One of the very first plastics was a material called Bakelite (not recyclable) which was developed as a replacement for elephant tusks used to make billiard balls and other objects. It took the tusks from one elephant to make just eight billiard balls. One kilogram of plastic is equal to the tusks of 15000 elephants, according to the article.
If we had required all plastics to be recyclable, elephants would have been extent before Minnesota Fats ever touched a cue stick.
There’s a new post here about green strategy vs green hogwash. This is a good topic. From time to time, I will point out some examples of green hogwash, like plastics companies touting that a product is recyclable, when in fact there is no recycling stream and no hope of one. Or a product that is biodegradable, when in fact there is virtually no infrastructure for coping with biodegradable waste.

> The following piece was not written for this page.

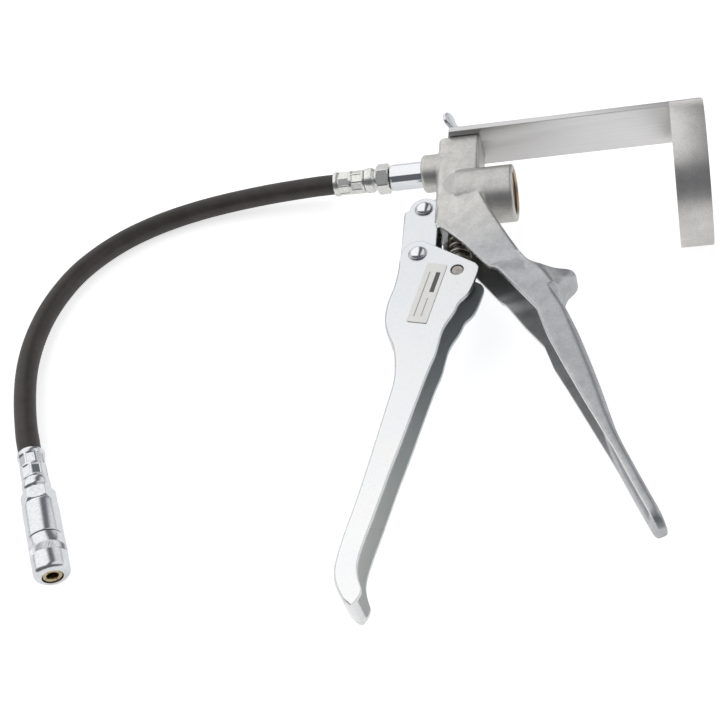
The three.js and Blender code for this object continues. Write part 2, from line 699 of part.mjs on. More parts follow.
const coupler = new THREE.Group();
coupler.position.set(...COUPLER_FACE);
coupler.rotation.set(0, 0, rad(COUPLER_HEADING));
part.add(coupler);
piece(coupler, "coupler_body", at(couplerBody(), 0.3, 0), ZINC);
piece(coupler, "coupler_sleeve", at(couplerSleeve(), 0.3, 0), ZINC);
piece(coupler, "coupler_seal", tube(5.6, 1.8, 28.4, 32.6, "x", 28), RUBBER);
piece(coupler, "coupler_ball", at(new THREE.SphereGeometry(3, 14, 9), 18, 0), CHROME);
piece(coupler, "coupler_spring", valveSpring(2.8, 0.8, 21.5, 27.6, 4), SPRING_STEEL);
for (let i = 0; i < 4; i++) {
  piece(coupler, `coupler_jaw_${i + 1}`, at(couplerJaw(i), 0.3, 0), BRASS);
}

export default part;
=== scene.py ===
"""Looks of the lever grease gun head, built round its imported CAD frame. Blender 4.5.

Shapes are drawn in millimetres in these axes, and placed in the frame in metres:
  GUN       x along the container port, y up the pump bore, z across the gun, 0 in its middle
  HEAD_END  the hose end at the head: 0 where its hexagon meets the tube, +x towards the hose
  TIP       the coupler: 0 at its face against the hose end, +x towards its nose
  TIP_END   the hose end at the coupler: 0 where its hexagon meets it, +x towards the hose
"""
import json
import math
import bmesh
import bpy
import numpy as np
from mathutils import Matrix, Vector


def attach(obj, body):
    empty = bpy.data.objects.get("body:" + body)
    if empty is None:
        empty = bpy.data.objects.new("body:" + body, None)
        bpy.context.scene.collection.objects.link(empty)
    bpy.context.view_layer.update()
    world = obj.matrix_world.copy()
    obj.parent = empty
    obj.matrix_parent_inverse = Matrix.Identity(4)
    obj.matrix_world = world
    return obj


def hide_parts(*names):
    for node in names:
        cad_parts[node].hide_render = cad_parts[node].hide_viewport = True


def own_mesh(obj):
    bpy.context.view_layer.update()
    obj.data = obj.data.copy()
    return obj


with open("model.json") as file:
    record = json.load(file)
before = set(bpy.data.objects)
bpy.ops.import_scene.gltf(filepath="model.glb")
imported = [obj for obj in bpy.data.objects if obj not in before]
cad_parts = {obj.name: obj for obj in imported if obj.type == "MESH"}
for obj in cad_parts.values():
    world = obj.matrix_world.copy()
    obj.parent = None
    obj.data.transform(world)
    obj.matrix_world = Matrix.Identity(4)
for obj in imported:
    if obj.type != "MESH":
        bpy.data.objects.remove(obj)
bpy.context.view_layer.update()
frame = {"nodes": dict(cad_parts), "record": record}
NODES = frame["nodes"]
JOINTS = {j["name"]: j for j in frame["record"]["behaviour"]["joints"]}
MOUNTS = {m["name"]: m for m in frame["record"]["mounts"]}

# ---------- dimensions, mm
GAP = 0.3  # left between screwed pieces

UPPER_PIVOT = (-17, -12)  # link on the head's lug
LOWER_PIVOT = (-18.3, -46)  # link on the lever
PIN = (3.2, -59.8)  # lever on the plunger
SHEET = 2
LINK_HALF = 7.2
LEVER_HALF = 9.5
LEVER_TIP_HALF = 10.6
LEVER_REACH = 205  # from the lower pivot to the tip
PIVOT_HOLE_R = 3.1
PIN_HOLE_R = 3.5
RIVET_GAP = 0.2

COLUMN = {"x0": -10.8, "x1": 12.7, "half": 10.5, "y0": -30, "y1": 38.3}
COLLAR_R, COLLAR_X = 10.6, -20.4
PORT_R, PORT_X = 15.7, 31.8
PORT_BORE_R, PORT_BORE_X = 12.3, 9
THREAD_PITCH = 2
BORE_X, BORE_R = 2.4, 5.15
WALL = 2.4
SPINE = 2.6
OPEN_SIDE = (-0.87, -0.48, 0)  # where the handle's channel opens
PAD_MIDDLE, PAD_R = (2.4, 1.6), 8.9  # dull half disc on the head

SPRING_TOP, SPRING_FOOT = -24.35, -49.35
SPRING_R, SPRING_WIRE, SPRING_TURNS = 6.15, 0.85, 6

OUTLET_Y = 21.8
TUBE_END = -39.1
HEX_AF = 15.2
HEX_L = 7.1
NECK_L = 7
FERRULE_R = 6.6
FERRULE_L = 17.8
HOSE_R = 5.7
COUPLER_R = 8.9
BODY_L = 20.7
SLEEVE_L = 21.6
JAWS = 4

BAR = {"y0": 38.75, "t": 3.7, "half": 14, "x0": -6.4, "x1": 133.6, "screw": 1.25}
RING = {"x0": 116.6, "x1": 133.8, "r": 38.5, "t": 2}

# Hose centre line, metres, the same route as its CAD solid.
HOSE_ROUTE = [
    (-.0885, .1191, .0165), (-.0964, .1191, .0155), (-.104, .1192, .0145), (-.1138, .1192, .0132),
    (-.1245, .1187, .0118), (-.1393, .1174, .0101), (-.1535, .1154, .0086), (-.1684, .1122, .0075),
    (-.1824, .1082, .0066), (-.1966, .1025, .0061), (-.2106, .0949, .0059), (-.2236, .0854, .0059),
    (-.2355, .0736, .0059), (-.2452, .0604, .0059), (-.252, .0462, .0059), (-.2564, .0321, .006),
    (-.2587, .0178, .0063), (-.2592, .0037, .0069), (-.2581, -.0106, .0077), (-.2557, -.024, .0085),
    (-.2524, -.0376, .009), (-.2483, -.0514, .0091), (-.2437, -.0639, .0091), (-.2402, -.0726, .0091),
    (-.2373, -.0801, .0091),
]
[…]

Who got me going on this? I want to write about technology.
Mike commented:
Hail Bio-degradeable plasics! This isn''t a paper or plastic issue, this is a sustainable technology issue. We must invest in technologies that are sustainable, we cannot continue to rape our planet in the name of econimc prosperity. -Michael
John Dodge commented:
You know, the sad fact is we are going to run out of petrochemicals at some point, not to mention precious metals and things that make up the essential ingredients of things like fertilizers. Mass consumption has to abate even if we don't like it. I agree plastics provide enormous benefits, but if you like them so much, why would you want to just throw them away?